If you feel compelled to be brutally honest, you do so. You say:
You know, it’s so well done, but as you can see it’s not really my style. What means MORE to me is your love, friendship, and that you thought enough of me to use your creative gifts for a gift for me. I’m so touched. You really are a true friend. (a great cousin,etc.) Nothing can compare with the fact that you have done something so amazing for me. Wow. I can’t believe this kindness.
Yep. It’s a sin. Not a serious sin, but a sin nonetheless. Even if it wasn’t, it’s still incredibly wussy. Art is so subjective that one can’t really expect someone to like a particular piece, and making someone a piece of art with the intent that it be displayed prominently in your house is presumptuous if not downright chutzpah. I’d like to think I could pick friends that would never put me in such a spot.
God will be upset that you purposely chose to deceive.
There’s really no such thing as a little white lie. Lies are contagious. Once we tell fibs, if you will, it’s far easier to lie about larger things that may hurt us or others.

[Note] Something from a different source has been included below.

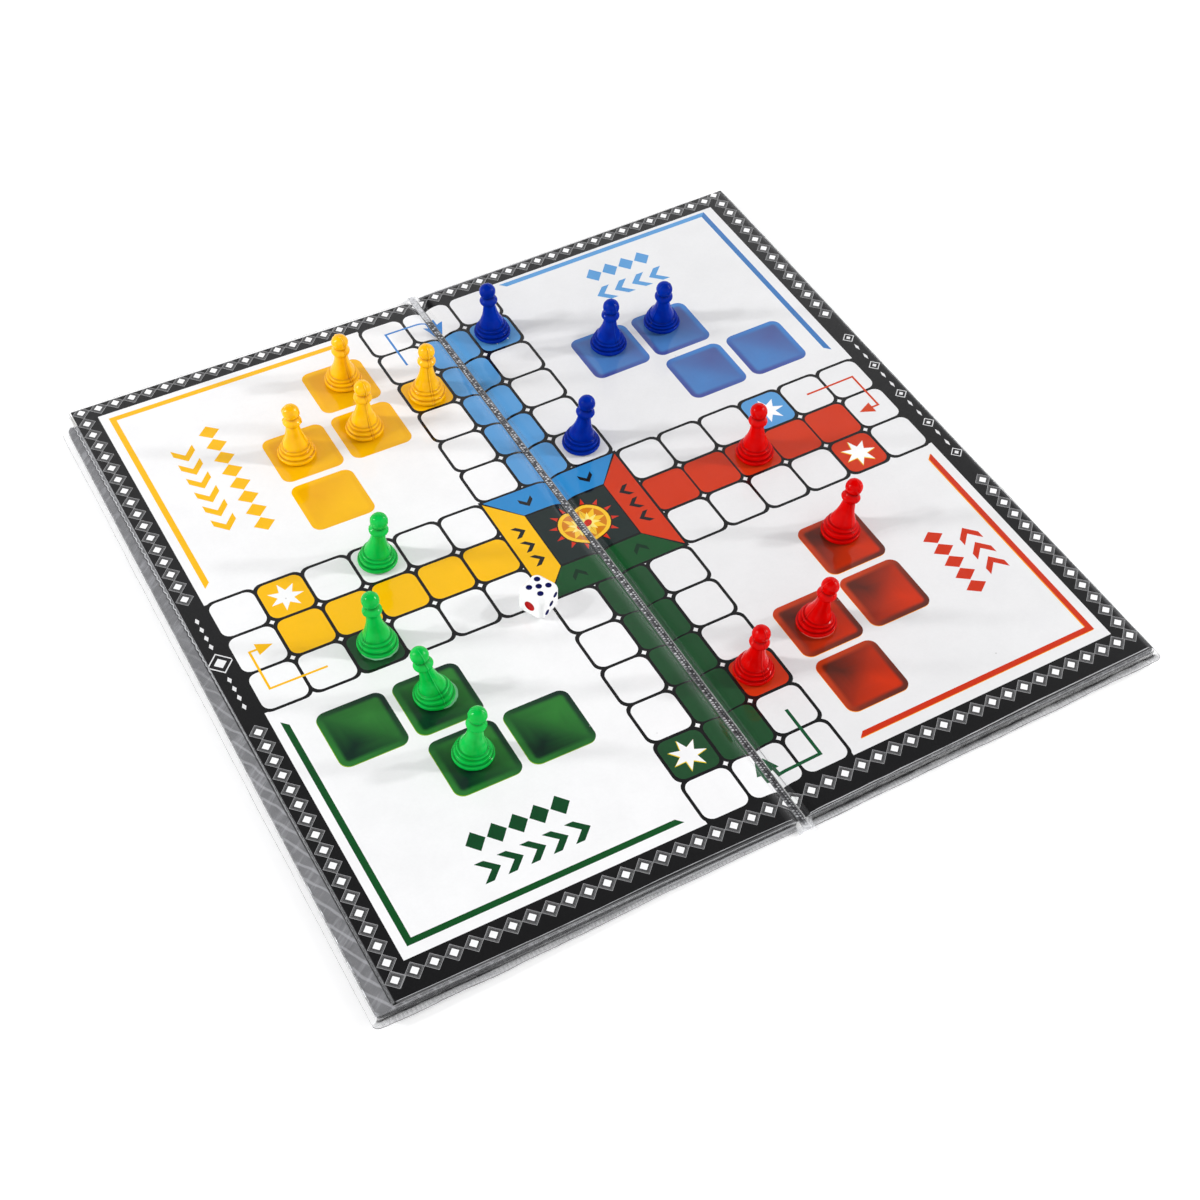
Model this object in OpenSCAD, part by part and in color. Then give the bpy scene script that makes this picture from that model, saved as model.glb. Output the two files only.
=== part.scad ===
// Folding ludo board with its sixteen pawns and one die, laid out in play.
// Two stiff board halves are sealed in clear film and joined by a welded
// film strip that works as a living hinge. X runs across the hinge, Y along
// it, Z up. The origin is the middle of the outline, on the surface below.

/* [Board] */
// Side of one track square of the printed grid
cell = 18.2; // [17.6:0.1:18.6]
// Thickness of each grey board core
core_t = 2.7; // [2.4:0.1:2.8]
// Thickness of each printed paper sheet
sheet_t = 0.2; // [0.15:0.05:0.2]
// Thickness of the clear film
film_t = 0.25; // [0.2:0.05:0.25]
// Width of the welded film border outside the board's edge
border_w = 2.6; // [1.5:0.1:4]
// Rise of each half towards its outer edge, in degrees
lift = 0.92; // [0:0.02:1.5]

/* [Left half] */
// Outer edge of the left core, in squares from the grid's middle
core_l_out = 8.28; // [8.1:0.01:8.4]
// Outer edge of the left printed sheets, in squares
sheet_l_out = 8.0; // [7.9:0.01:8.08]
// Front edge of the left core, in squares
core_l_front = 8.25; // [8.2:0.01:8.3]
// Back edge of the left core, in squares
core_l_back = 7.46; // [7.3:0.01:7.9]
// Front edge of the printed sheets, in squares
sheet_front = 8.15; // [8:0.01:8.2]
// Back edge of the printed sheets, in squares
sheet_back = 7.93; // [7.91:0.01:8.1]

/* [Hinge strip] */
// Distance between the two crease lines
crease_w = 4; // [3.8:0.1:4.6]
// Width of the ribbed weld between the creases
weld_w = 2.2; // [2:0.1:3.3]
// Thickness of the ribbed weld
weld_t = 0.6; // [0.4:0.05:0.6]
// Height of the creases above the underside
crease_z = 1.8; // [1.7:0.05:1.8]
// Distance from each crease to the board half's inner wall
crease_gap = 0.45; // [0.45:0.05:0.6]
// Radius of the bead along each crease
bead_r = 0.2; // [0.15:0.01:0.2]

/* [Pawns] */
// Height of a pawn
pawn_h = 25.1; // [24:0.1:27]
// Radius of a pawn's foot
pawn_r = 7.4; // [7:0.05:7.6]
// Radius of a pawn's head
head_r = 3.25; // [3:0.05:3.4]

/* [Die] */
// Edge length of the die
die_a = 11; // [10:0.1:12]
// Radius of a blue pip
pip_r = 1.1; // [0.7:0.05:1.1]
// Radius of the single red pip
red_pip_r = 2; // [1:0.05:2.2]
// Turn of the die on the board, in degrees
die_turn = 26.6; // [0:0.1:90]

/* [Hidden] */
$fn = 64;

board_t = core_t + 2 * sheet_t + 2 * film_t;
crease_x = crease_w / 2;
wall_x = crease_x + crease_gap;      // outer face of the inner film wall
core_x = wall_x + film_t;            // inner edge of the cores
grid_dx = 0.0888 * cell;             // the printed grid parts by this much at the seam
grid_dy = 0.46;                      // the right half's print sits a little further back
slack = 0.05;                        // between a core's edge and the film round it

// outer edges, counted from the seam (x) and from the grid's middle (y)
cl_out = core_l_out * cell + grid_dx;
sl_out = sheet_l_out * cell + grid_dx;
cl_front = -core_l_front * cell;
cl_back = core_l_back * cell;
sh_front = -sheet_front * cell;
sh_back = sheet_back * cell;
r_out = 7.98 * cell + grid_dx;
r_front = sh_front + grid_dy;
r_back = sh_back + grid_dy;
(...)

It’s just best not to do it. If you child was asking the same thing, what would you say?
It’s ok to tell mom you were at the movies when you were really at a friend’s house?

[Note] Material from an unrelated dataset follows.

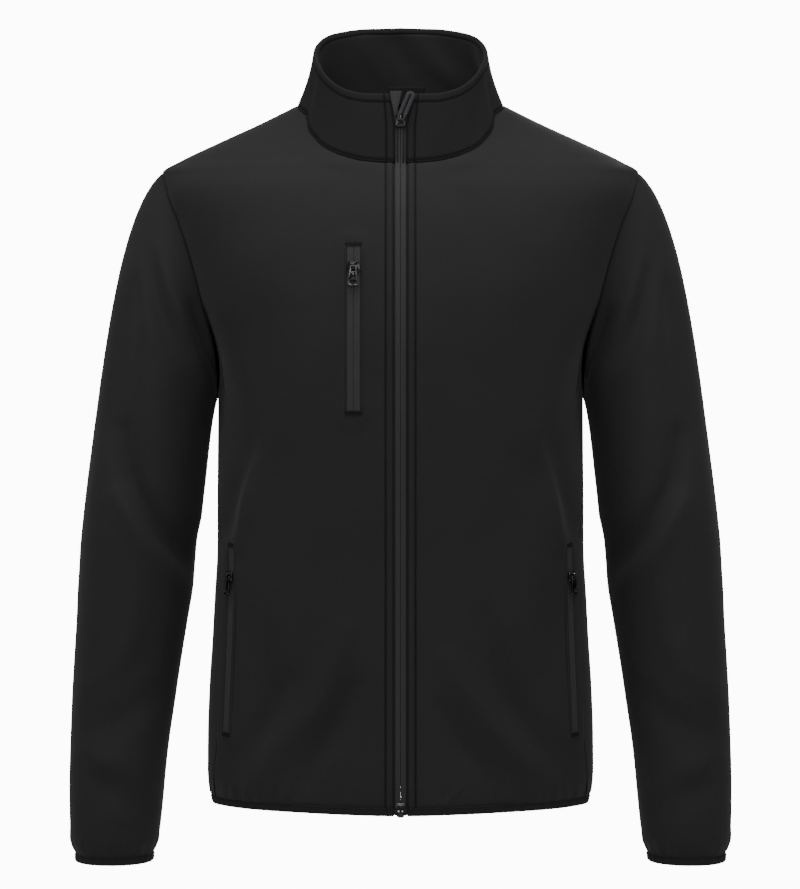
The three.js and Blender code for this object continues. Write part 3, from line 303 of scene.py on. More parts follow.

Those are lies. The lie impacts the person it is told to. One can be gracious without hurting another or God. Remember, we see Christ in others, right? That might make the truth easier to cope with. Anyway, the truth is always the most compassionate way to deal with things.

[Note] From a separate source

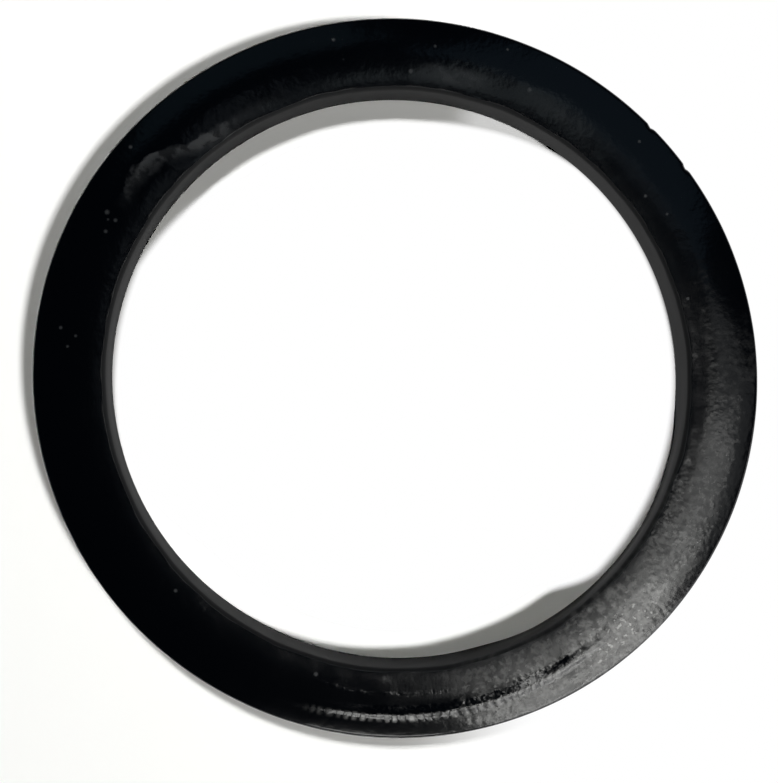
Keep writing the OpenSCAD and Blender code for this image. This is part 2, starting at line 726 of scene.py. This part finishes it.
def makeRoughness(tree, place, masks):
    # dull walls, and a top that is glossy where it is clean
    look = rubberLook
    facing = tree.nodes.new("ShaderNodeNewGeometry")
    tilt = tree.nodes.new("ShaderNodeSeparateXYZ")
    tree.links.new(facing.outputs["Normal"], tilt.inputs[0])
    level = tilt.outputs["Z"]
    nearHole = makeMath(tree, "LESS_THAN", place["radius"], look["edgeRadius"])
    holeEdge = multiply(tree, makeRange(tree, level, *look["edgeLevels"]), nearHole)
    wall = highest(tree, holeEdge, makeRange(tree, level, *look["wallLevels"]))
    handled = addUp(
        tree,
        masks["tint"],
        multiply(tree, masks["handling"], look["handledShare"]),
        multiply(tree, masks["sand"], look["sandHandling"]),
        multiply(tree, masks["matte"], look["matteHandling"]),
    )
    top = makeBlend(tree, handled, look["roughness"], look["handledRoughness"])
    top = multiply(tree, top, makeBlend(tree, masks["valley"], 1, look["valleyGloss"]))
    rise = makeMath(tree, "SUBTRACT", look["wallRoughness"], top)
    return addUp(tree, top, multiply(tree, wall, rise))


def makeRelief(tree, place, masks):
    # grain all over, sandy domes where the moulding flowed together, beads and fine lines
    look = rubberLook
    radius, angle = place["radius"], place["angle"]
    grain = multiply(tree, makeNoise(tree, place, *look["grainNoise"]), look["grainHeight"])
    mottle = multiply(tree, makeNoise(tree, place, *look["mottleNoise"]), look["mottleHeight"])
    besideSeam = makeSpan(tree, angle, *look["calmAngles"])
    besideSeam = multiply(tree, besideSeam, makeRange(tree, radius, *look["calmRadii"]))
    calm = highest(tree, masks["cleanHole"], besideSeam)
    calm = makeBlend(tree, calm, 1, look["calmGrain"])
    grain = multiply(tree, addUp(tree, grain, mottle), calm)

    domes = tree.nodes.new("ShaderNodeTexVoronoi")
    domes.feature = "SMOOTH_F1"
    domes.inputs["Scale"].default_value = look["domesPerMillimetre"]
    domes.inputs["Smoothness"].default_value = look["domeSmoothness"]
    tree.links.new(place["vector"], domes.inputs["Vector"])
    smoother = multiply(tree, masks["matte"], look["matteSmoothing"])
    smoother = highest(tree, smoother, masks["cleanHole"], masks["valley"])
    sandy = multiply(
        tree,
        domes.outputs["Distance"],
        masks["sand"],
        makeRange(tree, radius, *look["sandRadii"]),
        makeInverse(tree, smoother),
        -look["sandHeight"],
    )

    beads = multiply(tree, masks["beads"], look["beadHeight"])
    offLine = makeGap(tree, radius, makePath(tree, place, look["innerLinePath"]))
    innerLine = multiply(
        tree,
        makeRange(tree, offLine, *look["innerLineAcross"]),
        makeSpan(tree, angle, *look["innerLineAngles"]),
        masks["blotches"],
        look["innerLineHeight"],
    )
    slant = addUp(tree, angle, multiply(tree, radius, look["creaseSlant"]))
    crease = makeRange(tree, makeGap(tree, slant, look["creaseAngle"]), *look["creaseAcross"])
    creaseSpan = makeSpan(tree, radius, *look["creaseRadii"])
    crease = multiply(tree, crease, creaseSpan, -look["creaseDepth"])

    relief = tree.nodes.new("ShaderNodeBump")
    relief.inputs["Strength"].default_value = 1
    relief.inputs["Distance"].default_value = 1 * mm
    height = addUp(tree, grain, sandy, beads, innerLine, crease)
    tree.links.new(height, relief.inputs["Height"])
    return relief.outputs["Normal"]


def makeRubber():
    look = rubberLook
    material = bpy.data.materials.new("blackRubber")
    material.use_nodes = True
    tree = material.node_tree
    shader = tree.nodes["Principled BSDF"]
    shader.inputs["IOR"].default_value = look["ior"]
    place = makePlace(tree)
    masks = makeMasks(tree, place)
    # real dust specks, and a painted highlight and sheen, in a pale grey
    colour = makeMix(tree, masks["tint"], look["colour"], look["dustAndSheenColour"])
    # painted glints mix in towards a pale grey
    colour = makeMix(tree, makePaintedGlints(tree, place, masks), colour, look["paintedGlintColour"])
    tree.links.new(colour, shader.inputs["Base Color"])
    tree.links.new(makeRoughness(tree, place, masks), shader.inputs["Roughness"])
    tree.links.new(makeRelief(tree, place, masks), shader.inputs["Normal"])
    return material


ring.data.materials.clear()
ring.data.materials.append(makeRubber())
print("rubber made")


# The size is metres, radii and the fade are millimetres, and angles are degrees.
floorLook = {
    "size": 4.0,
    "white": 0.85,
    "gain": 1.84,                    # how strongly the light that falls near the ring is seen
    "offset": 0.55,                  # and what is taken off it, so that the shadows read clearly
    "plainRadii": (60, 100),         # between these it turns plain white

    # Painted light fills the shadow in the hole up to an edge. A fill has two angles, and the
    # radius of the edge at each.
    "holeMargin": 1,                 # the fills end this far past the hole's wall, under the ring
    "backFill": (50, 92, 26.6, 24.0),
    "frontFill": (-42, -60, 26.65, 24.2),
    "leftFillStart": (126, 156, 24.4, 26.7),
    "leftFillEnd": (200, 225, 26.7, 24.4),
    "fillFade": 0.5,
    "cornerAngles": (60, 72, 8),     # over these a weaker fill reaches up to the wall
    "cornerFill": 0.4,
    "rimAngles": (92, 66),           # outside the ring painted light fills the shadow this near to +X
}


def makeFill(tree, place):
    # 1 where the floor is plain white: far out, and where painted light fills the shadows
    look = floorLook
    turned, angle, radius = place["turned"], place["angle"], place["radius"]
    inHole = makeMath(tree, "LESS_THAN", radius, holeRadius / mm + look["holeMargin"])
    backEdge = makeRange(tree, turned, *look["backFill"], smooth=False)
    rightEdge = makeMath(tree, "MINIMUM", backEdge, makeRange(tree, turned, *look["frontFill"]))
    leftStart = makeRange(tree, angle, *look["leftFillStart"], smooth=False)
    leftEdge = makeMath(tree, "MINIMUM", leftStart, makeRange(tree, angle, *look["leftFillEnd"]))
    past = makeMath(tree, "SUBTRACT", radius, highest(tree, rightEdge, leftEdge))
    holeFill = makeRange(tree, past, look["fillFade"], -look["fillFade"])
    corner = multiply(tree, makeSpan(tree, turned, *look["cornerAngles"]), look["cornerFill"])
    holeFill = multiply(tree, inHole, highest(tree, holeFill, corner))
    outside = makeMath(tree, "SUBTRACT", 1.0, inHole)
    side = makeMath(tree, "ABSOLUTE", turned)
    rimFill = multiply(tree, outside, makeRange(tree, side, *look["rimAngles"]))
    return highest(tree, makeRange(tree, radius, *look["plainRadii"]), holeFill, rimFill)


def makeFloor():
    deselectAll()
    bpy.ops.mesh.primitive_plane_add(size=floorLook["size"], location=(0, 0, ringLow.z))
    floor = bpy.context.object
    floor.name = "paleFloor"
    bpy.ops.object.transform_apply(location=True)
    material = bpy.data.materials.new("paleFloor")
    material.use_nodes = True
    material.cycles.emission_sampling = "NONE"
    tree = material.node_tree
    nodes, links = tree.nodes, tree.links
    nodes.clear()
    rays = nodes.new("ShaderNodeLightPath")
    seen = highest(tree, rays.outputs["Is Camera Ray"], rays.outputs["Is Glossy Ray"])
    white, bright = floorLook["white"], floorLook["white"] * floorLook["gain"]
    diffuse = nodes.new("ShaderNodeBsdfDiffuse")
    colour = makeMix(tree, seen, (white, white, white, 1), (bright, bright, bright, 1))
    links.new(colour, diffuse.inputs["Color"])
    darken = nodes.new("ShaderNodeEmission")
    links.new(multiply(tree, seen, -floorLook["offset"]), darken.inputs["Strength"])
    near = nodes.new("ShaderNodeAddShader")
    links.new(diffuse.outputs[0], near.inputs[0])
    links.new(darken.outputs[0], near.inputs[1])

    plain = nodes.new("ShaderNodeEmission")
    mix = nodes.new("ShaderNodeMixShader")
    links.new(multiply(tree, makeFill(tree, makePlace(tree)), seen), mix.inputs[0])
    links.new(near.outputs[0], mix.inputs[1])
    links.new(plain.outputs[0], mix.inputs[2])
    output = nodes.new("ShaderNodeOutputMaterial")
    links.new(mix.outputs[0], output.inputs["Surface"])
    floor.data.materials.append(material)


# Azimuth is counted from +X towards +Y, and both angles are degrees.
# A lamp for the floor lights what is diffuse, and one for gloss is only seen in reflections.
softboxes = {
    "keyLamp": {"azimuth": 331, "elevation": 57.2, "width": 0.085, "length": 0.085, "power": 2.36,
                "colour": (1, 1, 0.985), "lights": "floor"},
    "topLamp": {"azimuth": 97, "elevation": 60, "width": 0.07, "length": 0.07, "power": 2.00,
                "colour": (1, 1, 0.985), "lights": "floor"},
    "frontStrip": {"azimuth": 315, "elevation": 70.5, "width": 0.06, "length": 0.155, "power": 0.17,
                   "colour": (1, 1, 0.97), "lights": "gloss"},
    "frontPanelHigh": {"azimuth": 324, "elevation": 67, "width": 0.12, "length": 0.035, "power": 0.042,
                       "colour": (1, 1, 0.97), "lights": "gloss"},
    "frontPanelMid": {"azimuth": 324, "elevation": 61, "width": 0.12, "length": 0.035, "power": 0.042,
                      "colour": (1, 1, 0.97), "lights": "gloss"},
    "frontPanelLow": {"azimuth": 324, "elevation": 55, "width": 0.12, "length": 0.035, "power": 0.042,
                      "colour": (1, 1, 0.97), "lights": "gloss"},
    "lowPanelHigh": {"azimuth": 304, "elevation": 60.5, "width": 0.23, "length": 0.045, "power": 0.24,
                     "colour": (1, 1, 0.97), "lights": "gloss"},
    "lowPanelMid": {"azimuth": 304, "elevation": 53, "width": 0.23, "length": 0.045, "power": 0.24,
                    "colour": (1, 1, 0.97), "lights": "gloss"},
    "lowPanelLow": {"azimuth": 304, "elevation": 45.5, "width": 0.23, "length": 0.045, "power": 0.24,
                    "colour": (1, 1, 0.97), "lights": "gloss"},
    "highSpot": {"azimuth": 324, "elevation": 81.5, "width": 0.035, "length": 0.035, "power": 0.022,
                 "colour": (1, 1, 0.98), "lights": "gloss"},
    "sideStrip": {"azimuth": 344.5, "elevation": 67, "width": 0.065, "length": 0.22, "power": 0.059,
                  "colour": (1, 1, 0.98), "lights": "gloss"},
    "sidePanel": {"azimuth": 344, "elevation": 60, "width": 0.23, "length": 0.26, "power": 0.063,
                  "colour": (0.95, 0.98, 1), "lights": "gloss"},
    "seamStrip": {"azimuth": 269, "elevation": 42.5, "width": 0.16, "length": 0.085, "power": 0.22,
                  "colour": (1, 1, 0.98), "lights": "gloss"},
    "rimPanel": {"azimuth": 305, "elevation": 32, "width": 0.32, "length": 0.33, "power": 0.76,
                 "colour": (1, 1, 1), "lights": "gloss"},
    "rimStrip": {"azimuth": 334, "elevation": 21, "width": 0.36, "length": 0.15, "power": 0.35,
                 "colour": (1, 1, 1), "lights": "gloss"},
    "overheadStrip": {"azimuth": 57, "elevation": 77.5, "width": 0.055, "length": 0.18,
                      "power": 0.0115, "colour": (0.82, 0.95, 1), "lights": "gloss"},
    "smallStrip": {"azimuth": 35, "elevation": 73.5, "width": 0.075, "length": 0.09, "power": 0.0032,
                   "colour": (0.7, 0.85, 1), "lights": "gloss"},
    "backStrip": {"azimuth": 115, "elevation": 81, "width": 0.035, "length": 0.175, "power": 0.0032,
                  "colour": (0.8, 0.9, 1), "lights": "gloss"},
    "backPanel": {"azimuth": 113, "elevation": 52, "width": 0.26, "length": 0.23, "power": 0.019,
                  "colour": (0.5, 0.8, 1), "lights": "gloss"},
    "bluePanel": {"azimuth": 48, "elevation": 59, "width": 0.26, "length": 0.26, "power": 0.029,
                  "colour": (0.5, 0.75, 1), "lights": "gloss"},
}
lampDistance = 0.6


def addSoftbox(name, look):
    lamp = bpy.data.lights.new(name, "AREA")
    lamp.shape = "RECTANGLE"
    lamp.size, lamp.size_y = look["width"], look["length"]
    lamp.energy = look["power"]
    lamp.color = look["colour"]
    softbox = bpy.data.objects.new(name, lamp)
    bpy.context.scene.collection.objects.link(softbox)
    level = math.cos(math.radians(look["elevation"]))
    rise = math.sin(math.radians(look["elevation"]))
    away = polar(look["azimuth"], level, rise)
    softbox.location = away * lampDistance
    softbox.rotation_euler = (-away).to_track_quat("-Z", "Y").to_euler()
    softbox.visible_camera = False
    softbox.visible_glossy = look["lights"] == "gloss"
    softbox.visible_diffuse = look["lights"] == "floor"


worldLook = {
    "backdrop": (1, 1, 1, 1),                  # what the camera sees
    "overhead": (0.003, 0.006, 0.012, 1),      # what reflections see above
    "horizon": (0.095, 0.1, 0.105, 1),         # and what they see low down
    "fadeHeights": (0.65, 0.15),               # sines of the elevations it fades between
}


def makeWorld():
    world = bpy.data.worlds.new("studio")
    bpy.context.scene.world = world
    world.use_nodes = True
    world.cycles_visibility.diffuse = False
    tree = world.node_tree
    place = tree.nodes.new("ShaderNodeTexCoord")
    split = tree.nodes.new("ShaderNodeSeparateXYZ")
    tree.links.new(place.outputs["Generated"], split.inputs[0])
    low = makeRange(tree, split.outputs["Z"], *worldLook["fadeHeights"])
    colour = makeMix(tree, low, worldLook["overhead"], worldLook["horizon"])
    rays = tree.nodes.new("ShaderNodeLightPath")
    colour = makeMix(tree, rays.outputs["Is Camera Ray"], colour, worldLook["backdrop"])
    tree.links.new(colour, tree.nodes["Background"].inputs["Color"])


cameraLook = {
    "spot": Vector((-4.0, 1.0, 91.0)) * mm,
    "aim": Vector((-0.975, -0.94, 3.5)) * mm,
    "lens": 44.1,
}


def makeCamera():
    data = bpy.data.cameras.new("overhead")
    data.lens = cameraLook["lens"]
    data.clip_start, data.clip_end = 1 * mm, 10
    camera = bpy.data.objects.new("overhead", data)
    bpy.context.scene.collection.objects.link(camera)
    # the frame's upper edge points towards +Y
    back = (cameraLook["spot"] - cameraLook["aim"]).normalized()
    right = Vector((0, 1, 0)).cross(back).normalized()
    up = back.cross(right)
    turn = Matrix((right, up, back)).transposed().to_4x4()
    camera.matrix_world = Matrix.Translation(cameraLook["spot"]) @ turn
    bpy.context.scene.camera = camera


makeFloor()
for name, look in softboxes.items():
    addSoftbox(name, look)
makeWorld()
makeCamera()
bpy.context.scene.view_settings.view_transform = "Standard"
print("stage, lamps and camera set")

I will consider and pray about the position, but I simply cannot agree.
As for the question about a future child, I will tell me child that it is wrong to tell lies, yes, but that as we grow up we develop a well informed conscience that will help us determine when lying is no big deal… like when we answer yes when someone asks us if we like a present, or when we say no when asked by a and of burglars/killers if there is anyone else in the house.
Lying is intrinsically wrong and we have that from Our Lord Himself. Remember that our knowledge of Him comes entirely from the eyewitness testimony of the Apostles. And if we entertain for a nanosecond that they believed that “lying for a good cause” was acceptable, then our Faith is in vain and the whole foundation crumbles.
When I was in high school, my mom bought me a letterman’s jacket for Christmas. (I don’t think kids even wear those anymore.)
As soon as I opened it, I knew something was wrong. Couldn’t put my finger on it at first. Then I realized it was the wrong one. It was the jacket that kids had worn about ten years earlier. My dad shot me a glance that told me, ‘Like it.’
I only wore it two or three times, and each time kids would call out, 'Hey! Where’d you get *that *jacket?!"
I put it away until college. I wore it in college a few times because it was really comfortable and it was safe to wear it there.
My mom was so proud of my having that jacket that there was no way I was going to break her heart. To this day, 30-some years later, I haven’t told her.
There are ways around this too by means of withholding the truth rather than explicitly lying. Sometimes a sin of omission (not in your particular example) can be as bad as a sin of commission, however, depending on the person’s intent. At the same time, Judaism has a whole different take on lying compared to Catholicism.
With all the people killing, robbing, living together with no thought of marriage, etc., I can’t believe God is going to convict anyone of sin for sparing a friend’s feelings by saying yes they like a gift! :eek:
You mention your child asking the same thing…If your 5 yr. old makes something for you in kindergarten & asks," do you like it, Mommy?" Will your answer be , " that’s the ugliest & poorly made thing I ever saw?"
Now I think that would be a sin.
We are Christians uder Grace, not Pharisees. Lying to protect an innocent person is not destroying the foundation of the Faith or anything like that. If that were the case every person during WWII who protected Jews in their home and lied to the SS or Gestapo about it may be burning in hell because of it. Or every parent in Iraq who lies to ISIS about not having children to protect them from having their heads cut off is sinning against God. Not only was it not a sin in these cases it’s a perfectly loving and appropriate thing to do. In fact in these cases telling the truth would be the sin.
It would be a sin to say you liked the gift when you didn’t. However there are kind ways to get around this without lying. However, if they expect this gift to be hung on the wall you may just need to say that you really don’t care for the painting…so honesty is better with this possibility looming.
When something like this has happened to me I have managed to simply thank the person for their kindness and thoughts as well as the gift. I have been able to avoid stating my like or dislike of the gift in question by doing this. If I was put on the spot however, I would simply tell them that I really did not like the gift. (As in a picture to hang on a wall.) If it did not fit in with my other decor I would use that reason to find another way to deal with putting the picture up someplace else.
Things like clothing can be traded in or exchanged, and this is easier as size can be an issue, or color, or fabric etc. Honestly this is one reason I like gift cards. I can pick and choose what I need or want. I think they are perfectly fine for a gift.